PROBLEM REQUIREMENTS
Reproduce each line that includes the word "this".

[start]

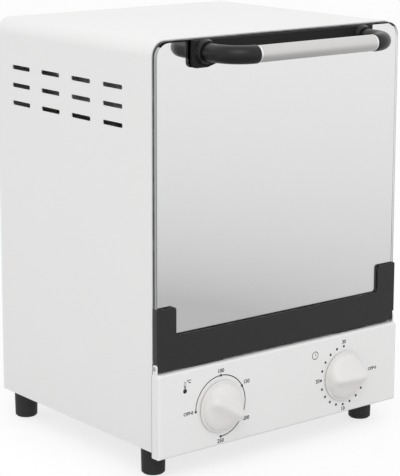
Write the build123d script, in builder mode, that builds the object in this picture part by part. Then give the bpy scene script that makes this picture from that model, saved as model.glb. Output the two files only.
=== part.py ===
"""A mini upright dry heat sterilizer: a white steel case on four feet, a mirror glass door hinged
at its foot, and a control panel with a temperature knob and a timer knob.

Millimetres. +X is to the right as seen from the front, +Y goes to the rear and +Z up. The origin
lies on the surface that the feet stand on, under the centre of the whole outline."""

import os
from math import cos, radians, sin, sqrt, tan

from build123d import *

os.makedirs("parts", exist_ok=True)

# ---- Case ----
foot_height = 22.2  # from the bench to the case's underside
case_width = 240.0
case_depth = 203.0
case_height = 306.6
sheet = 0.8  # steel sheet of the case and of what is folded to fit it
case_top_radius = 11.5
case_bottom_radius = 8.0
case_flange = 18.0  # flat flange turned in at the case's foot, past the bend
rear_flange = 10.0  # flange turned in all round the case's rear edge
least_bend = 1.0  # smallest inside radius of a folded corner

# ---- Vent slots in both sides ----
vent_length = 24.5
vent_width = 3.5
vent_corner = 1.2
vent_pitch = 40.6
vent_columns = 4
vent_rows = 3
vent_row_pitch = 14.15
vent_front_margin = 47.5  # from the case's front edge to the first slot's centre
vent_top_margin = 37.2  # from the case's top to the top row's centre

# ---- Control panel ----
panel_drop = 3.4  # its lower edge hangs below the case's underside
panel_height = 65.1
panel_projection = 10.0  # ahead of the case's front edge
panel_overhang = 1.2  # each side stands this far outside the case's side
panel_sheet = 1.2
panel_corner_radius = 8.0
panel_top_corner = 2.6
panel_edge_radius = 1.8
panel_seam = 0.5  # gap between the panel's rear edge and the case
panel_rim = 8.0  # rim turned in at the panel's rear
ear_front = 2.2  # the hinge ear's reach ahead of the hinge axis
ear_rear = 2.0
ear_top = 2.8
ear_radius = 1.8

# ---- Door ----
door_gap = 1.9  # between the case's front edge and the closed door
door_clearance = 1.7  # between the control panel's top and the door's foot
glass_thickness = 3.0
glass_top_margin = 1.0  # the pane's top edge below the case's top
glass_edge = 0.4  # ground edge of the pane
bracket_sheet = 0.8
bracket_band = 25.6  # height of the black band across the door's foot
bracket_horn = 47.2  # height of its raised ends
bracket_horn_width = 18.3
bracket_horn_radius = 2.5
bracket_lip = 16.4  # height of the channel's rear lip
bracket_lobe_depth = 0.8  # two lobes stand below the channel's foot
bracket_lobe_inner = 58.0
bracket_lobe_outer = 90.0
ear_clearance = 0.4  # each side, between the ear and the door
hinge_rise = 2.6  # hinge axis above the door's foot
hinge_pin_radius = 1.0
hinge_running_clearance = 0.06
hinge_head_radius = 1.6
hinge_head = 0.6
hinge_tail = 3.2  # pin length inside the bracket's end plate
pin_pocket = 4.6  # the pane is cut away this far above the hinge axis

# ---- Handle ----
handle_span = 155.6  # between the two collars
handle_drop = 9.0  # the bar's axis below the pane's top edge
handle_reach = 36.0  # the bar's axis ahead of the pane
handle_bend = 19.0  # centreline radius of the elbows
elbow_tail = 1.0  # straight end of each elbow, where the bar slips on
elbow_radius = 6.75
collar_radius = 9.5
collar_thickness = 4.0
collar_taper = 18.0  # degrees
bar_radius = 6.2
bar_wall = 1.2
spigot_length = 12.0
spigot_clearance = 0.15
handle_end_edge = 0.5
handle_base_thickness = 3.0
handle_base_edge = 0.9
handle_base_overhang = 11.2  # the base strip past each collar's axis
handle_base_top = 0.2  # below the pane's top edge
handle_strip_height = 12.8
handle_pad_height = 20.3
handle_pad_length = 14.0
handle_pad_slope = 26.0  # length over which the pad rises into the strip
handle_pad_radius = 4.0
handle_screw_radius = 2.0
handle_screw_clearance = 0.5
handle_screw_bite = 12.0  # thread length inside the elbow
handle_screw_head_radius = 3.8
handle_screw_head = 1.3
washer_radius = 5.5
washer_thickness = 0.5

# ---- Knobs and what they turn ----
knob_spacing = 126.0
knob_height = 31.0  # above the control panel's lower edge
knob_gap = 0.9  # between panel and knob
knob_radius = 19.2  # thin flange at the knob's foot
knob_flange = 1.3
knob_foot_radius = 18.3
knob_face_radius = 17.2
knob_total_height = 14.0  # above the panel
knob_edge = 2.0  # rounding of the knob's outer edge
knob_wall = 2.2
knob_roof = 4.2  # height of the hollow under the knob
knob_grip_half = 2.6  # half width of the grip just below its crest
knob_grip_drop = 1.3  # fall from the crest to there
knob_flank_half = 5.6  # half width of the grip halfway down
knob_flank_height = 10.2
knob_lobe_half = 10.0  # where the grip's flank runs out into the face
knob_lobe_height = 8.0
knob_rim_height = 6.6
knob_boss_radius = 5.4
temperature_pointer = 120.0  # clockwise from straight up, as the knobs are set
timer_pointer = 90.0
spindle_radius = 3.0
spindle_running_clearance = 0.06
spindle_grip = 5.2  # spindle length inside the knob
bush_radius = 5.0
bush_length = 3.0  # ahead of the panel
bush_clearance = 0.3
bore_depth = 13.0  # of the spindle's bore behind the panel
spindle_end_gap = 0.4
thermostat_size = 34.0
thermostat_depth = 22.0
thermostat_corner = 3.0
timer_radius = 21.0
timer_depth = 26.0
timer_edge = 1.5
bell_radius = 14.0
bell_height = 7.0
bell_gap = 1.5  # between the timer's body and the bell's rim
bell_post_radius = 2.5
dial_screw_spread = 24.0  # between the two screws of a thermostat or timer
dial_screw_radius = 1.5
dial_screw_head_radius = 2.7
dial_screw_head = 1.7
dial_screw_clearance = 0.2
dial_screw_bite = 6.0

# ---- Front frame and chamber ----
fit_clearance = 0.3  # between the case and what slides into it
frame_flange = 10.0
service_margin = 3.0  # each side, from the panel's rim to the opening behind the knobs
service_corner = 4.0
chamber_side_gap = 22.0  # from the case's outer face to the chamber's inner face
chamber_floor_rise = 14.9  # above the control panel's top
chamber_top_gap = 20.0  # below the case's top
chamber_rear_gap = 24.0  # from the chamber's back to the case's rear
ledge_count = 3
ledge_first = 50.0  # above the chamber floor
ledge_pitch = 45.0
ledge_depth = 5.0  # how far a pressed ledge stands into the chamber
ledge_half_height = 6.0
ledge_slope = 25.0  # degrees
ledge_end_margin = 10.0
shield_gap = 9.0
shield_margin = 14.0
support_inset = 38.8  # from the chamber's outer side to each support's middle
support_width = 20.0
support_flange = 14.0
support_rise = 95.0  # above the chamber floor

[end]

RESPONSE TO THE TASK
Write the build123d script, in builder mode, that builds the object in this picture part by part. Then give the bpy scene script that makes this picture from that model, saved as model.glb. Output the two files only.
panel_overhang = 1.2  # each side stands this far outside the case's side
pin_pocket = 4.6  # the pane is cut away this far above the hinge axis